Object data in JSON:
--
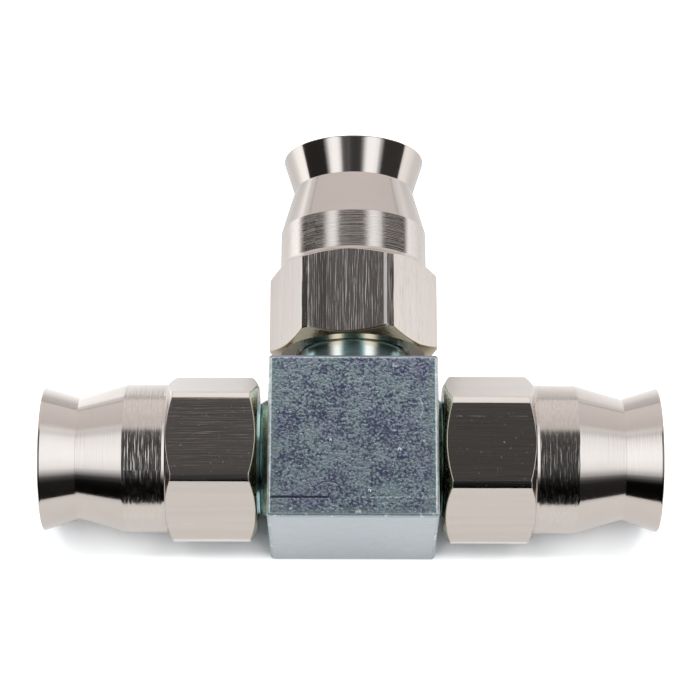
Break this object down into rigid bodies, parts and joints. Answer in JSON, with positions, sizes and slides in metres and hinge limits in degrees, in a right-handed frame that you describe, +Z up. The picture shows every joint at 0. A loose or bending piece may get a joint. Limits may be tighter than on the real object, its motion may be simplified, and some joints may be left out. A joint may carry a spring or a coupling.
{
  "type": "three-way hose fitting",
  "caption": "Compact tee joining braided hoses: square steel block with turned spigots, each under a hexagonal screwed socket with a flared mouth.",
  "frame": {"origin": "centre of the block's underside, on which the fitting lies", "axes": "+Z up out of the block's top face; +X along the straight run, towards the right port; +Y along the branch port, away from the flat front face"},
  "size_m": [0.0587, 0.0391, 0.016],
  "materials": {
    "zinc_plate": "zinc plated steel, mottled blue and grey on the rolled faces, smooth on the cut ones",
    "nickel_plate": "bright nickel plated steel with fine turning lines",
    "olive_brass": "plain turned brass"
  },
  "bodies": {
    "root": {"tee_body": "zinc_plate", "socket_left": "nickel_plate", "socket_right": "nickel_plate", "socket_rear": "nickel_plate", "olive_left": "olive_brass", "olive_right": "olive_brass", "olive_rear": "olive_brass"}
  },
  "joints": []
}
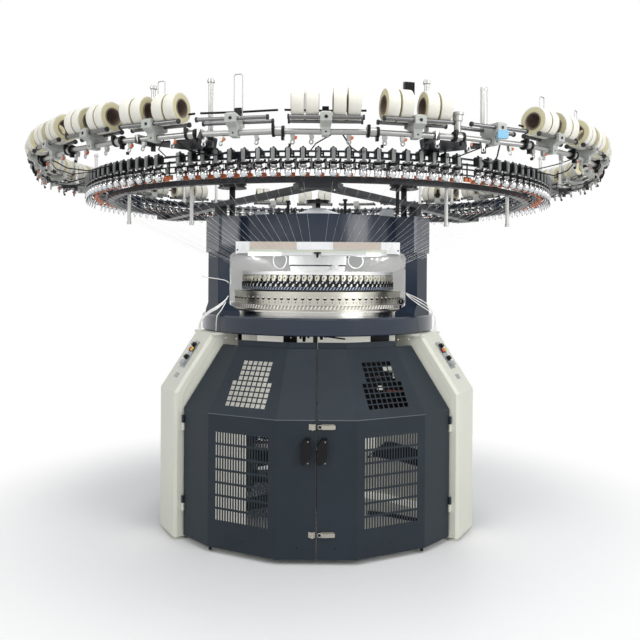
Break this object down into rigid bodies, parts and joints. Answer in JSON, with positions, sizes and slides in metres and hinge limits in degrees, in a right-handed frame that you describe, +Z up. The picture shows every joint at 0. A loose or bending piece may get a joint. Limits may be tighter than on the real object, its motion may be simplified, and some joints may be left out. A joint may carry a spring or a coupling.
{
  "type": "double jersey circular knitting machine",
  "caption": "Circular knitting machine: faceted base with two hinged doors, round knitting head between columns, overhead yarn ring with bobbins.",
  "frame": {"origin": "on the floor, on the machine's vertical axis", "axes": "+Z up along the knitting axis; the doors face -Y; +X to the right seen from the front"},
  "size_m": [3.538, 3.538, 2.3575],
  "materials": {
    "cream_paint": "satin",
    "slate_paint": "satin",
    "navy_gloss": "gloss",
    "dark_paint": "satin",
    "black_plastic": "matt",
    "stainless": "brushed",
    "grey_plate": "brushed",
    "button_red": "gloss",
    "polished_steel": "polished",
    "cam_steel": "fine turned",
    "white_paint": "satin",
    "lamp_white": "diffuse",
    "clear_grey": "clear",
    "cast_grey": "cast",
    "housing_grey": "satin",
    "dark_chrome": "polished",
    "yarn_white": "wound yarn",
    "card_brown": "board"
  },
  "bodies": {
    "frame": {"leg_left": "cream_paint", "leg_right": "cream_paint", "leg_rear": "cream_paint", "base_frame": "dark_paint", "bed_ring": "navy_gloss", "guard_left": "slate_paint", "guard_right": "slate_paint", "control_plate_left": "grey_plate", "control_plate_right": "grey_plate", "control_buttons": "button_red", "cam_plate": "polished_steel", "cam_ring": "cam_steel", "dial_cam_ring": "navy_gloss", "dial_plate": "polished_steel", "dial_support": "navy_gloss", "dial_cover": "white_paint", "column_left": "navy_gloss", "column_right": "navy_gloss", "column_rear": "navy_gloss", "table_drum": "navy_gloss", "light_bar": "lamp_white", "shields": "clear_grey", "centre_hub": "cast_grey", "spider_arms": "dark_paint", "support_ring": "dark_paint", "drive_wheels": "black_plastic", "feeder_ring": "navy_gloss", "feeder_spools": "polished_steel", "creel_ring": "cast_grey", "creel_brackets": "dark_paint", "roller_housings": "housing_grey", "rollers": "dark_chrome", "bobbins": "yarn_white", "bobbin_cores": "card_brown", "wire_guides": "dark_paint"},
    "left_door": {"door_left": "slate_paint", "handle_left": "black_plastic", "latch_catches": "stainless"},
    "right_door": {"door_right": "slate_paint", "handle_right": "black_plastic", "latch_levers": "stainless"},
    "rotor": {"needle_cylinder": "polished_steel", "takedown_frame": "dark_paint", "takedown_rollers": "cam_steel", "take_up_roll": "cam_steel"}
  },
  "joints": [
    {"name": "left_door_hinge", "type": "hinge", "parent": "frame", "child": "left_door", "pos_m": [-0.75712, -0.61027, 0], "axis": [0, 0, -1], "range_deg": [0, 100]},
    {"name": "right_door_hinge", "type": "hinge", "parent": "frame", "child": "right_door", "pos_m": [0.75712, -0.61027, 0], "axis": [0, 0, 1], "range_deg": [0, 100]},
    {"name": "cylinder_spin", "type": "hinge", "parent": "frame", "child": "rotor", "pos_m": [0, 0, 0.1], "axis": [0, 0, 1], "continuous": true}
  ]
}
--
- [Written problem] Copy each line of the data exactly, leaving nothing out.

- [Solution for this task]
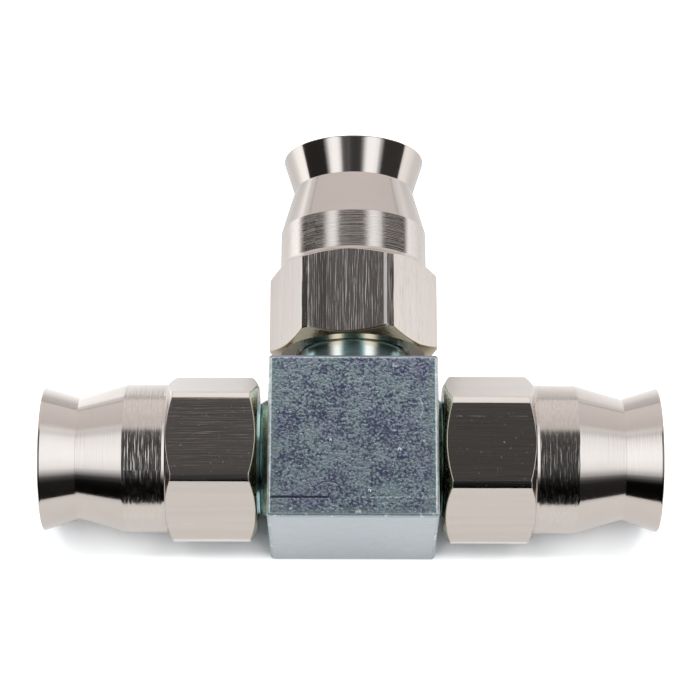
Break this object down into rigid bodies, parts and joints. Answer in JSON, with positions, sizes and slides in metres and hinge limits in degrees, in a right-handed frame that you describe, +Z up. The picture shows every joint at 0. A loose or bending piece may get a joint. Limits may be tighter than on the real object, its motion may be simplified, and some joints may be left out. A joint may carry a spring or a coupling.
{
  "type": "three-way hose fitting",
  "caption": "Compact tee joining braided hoses: square steel block with turned spigots, each under a hexagonal screwed socket with a flared mouth.",
  "frame": {"origin": "centre of the block's underside, on which the fitting lies", "axes": "+Z up out of the block's top face; +X along the straight run, towards the right port; +Y along the branch port, away from the flat front face"},
  "size_m": [0.0587, 0.0391, 0.016],
  "materials": {
    "zinc_plate": "zinc plated steel, mottled blue and grey on the rolled faces, smooth on the cut ones",
    "nickel_plate": "bright nickel plated steel with fine turning lines",
    "olive_brass": "plain turned brass"
  },
  "bodies": {
    "root": {"tee_body": "zinc_plate", "socket_left": "nickel_plate", "socket_right": "nickel_plate", "socket_rear": "nickel_plate", "olive_left": "olive_brass", "olive_right": "olive_brass", "olive_rear": "olive_brass"}
  },
  "joints": []
}
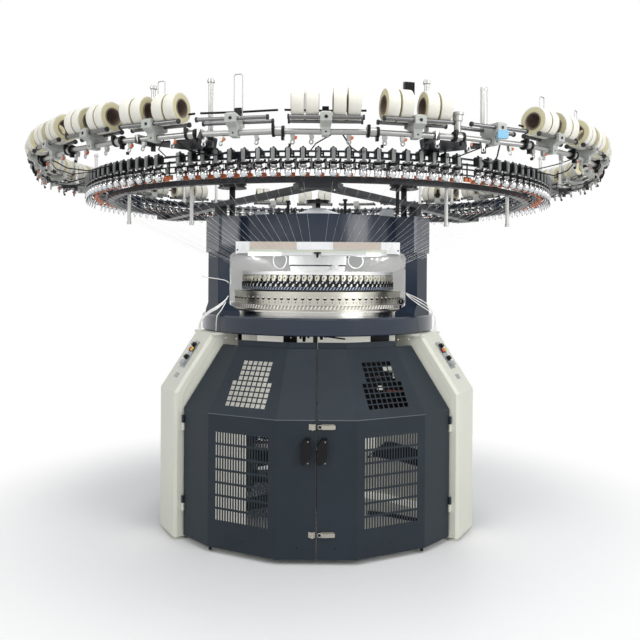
Break this object down into rigid bodies, parts and joints. Answer in JSON, with positions, sizes and slides in metres and hinge limits in degrees, in a right-handed frame that you describe, +Z up. The picture shows every joint at 0. A loose or bending piece may get a joint. Limits may be tighter than on the real object, its motion may be simplified, and some joints may be left out. A joint may carry a spring or a coupling.
{
  "type": "double jersey circular knitting machine",
  "caption": "Circular knitting machine: faceted base with two hinged doors, round knitting head between columns, overhead yarn ring with bobbins.",
  "frame": {"origin": "on the floor, on the machine's vertical axis", "axes": "+Z up along the knitting axis; the doors face -Y; +X to the right seen from the front"},
  "size_m": [3.538, 3.538, 2.3575],
  "materials": {
    "cream_paint": "satin",
    "slate_paint": "satin",
    "navy_gloss": "gloss",
    "dark_paint": "satin",
    "black_plastic": "matt",
    "stainless": "brushed",
    "grey_plate": "brushed",
    "button_red": "gloss",
    "polished_steel": "polished",
    "cam_steel": "fine turned",
    "white_paint": "satin",
    "lamp_white": "diffuse",
    "clear_grey": "clear",
    "cast_grey": "cast",
    "housing_grey": "satin",
    "dark_chrome": "polished",
    "yarn_white": "wound yarn",
    "card_brown": "board"
  },
  "bodies": {
    "frame": {"leg_left": "cream_paint", "leg_right": "cream_paint", "leg_rear": "cream_paint", "base_frame": "dark_paint", "bed_ring": "navy_gloss", "guard_left": "slate_paint", "guard_right": "slate_paint", "control_plate_left": "grey_plate", "control_plate_right": "grey_plate", "control_buttons": "button_red", "cam_plate": "polished_steel", "cam_ring": "cam_steel", "dial_cam_ring": "navy_gloss", "dial_plate": "polished_steel", "dial_support": "navy_gloss", "dial_cover": "white_paint", "column_left": "navy_gloss", "column_right": "navy_gloss", "column_rear": "navy_gloss", "table_drum": "navy_gloss", "light_bar": "lamp_white", "shields": "clear_grey", "centre_hub": "cast_grey", "spider_arms": "dark_paint", "support_ring": "dark_paint", "drive_wheels": "black_plastic", "feeder_ring": "navy_gloss", "feeder_spools": "polished_steel", "creel_ring": "cast_grey", "creel_brackets": "dark_paint", "roller_housings": "housing_grey", "rollers": "dark_chrome", "bobbins": "yarn_white", "bobbin_cores": "card_brown", "wire_guides": "dark_paint"},
    "left_door": {"door_left": "slate_paint", "handle_left": "black_plastic", "latch_catches": "stainless"},
    "right_door": {"door_right": "slate_paint", "handle_right": "black_plastic", "latch_levers": "stainless"},
    "rotor": {"needle_cylinder": "polished_steel", "takedown_frame": "dark_paint", "takedown_rollers": "cam_steel", "take_up_roll": "cam_steel"}
  },
  "joints": [
    {"name": "left_door_hinge", "type": "hinge", "parent": "frame", "child": "left_door", "pos_m": [-0.75712, -0.61027, 0], "axis": [0, 0, -1], "range_deg": [0, 100]},
    {"name": "right_door_hinge", "type": "hinge", "parent": "frame", "child": "right_door", "pos_m": [0.75712, -0.61027, 0], "axis": [0, 0, 1], "range_deg": [0, 100]},
    {"name": "cylinder_spin", "type": "hinge", "parent": "frame", "child": "rotor", "pos_m": [0, 0, 0.1], "axis": [0, 0, 1], "continuous": true}
  ]
}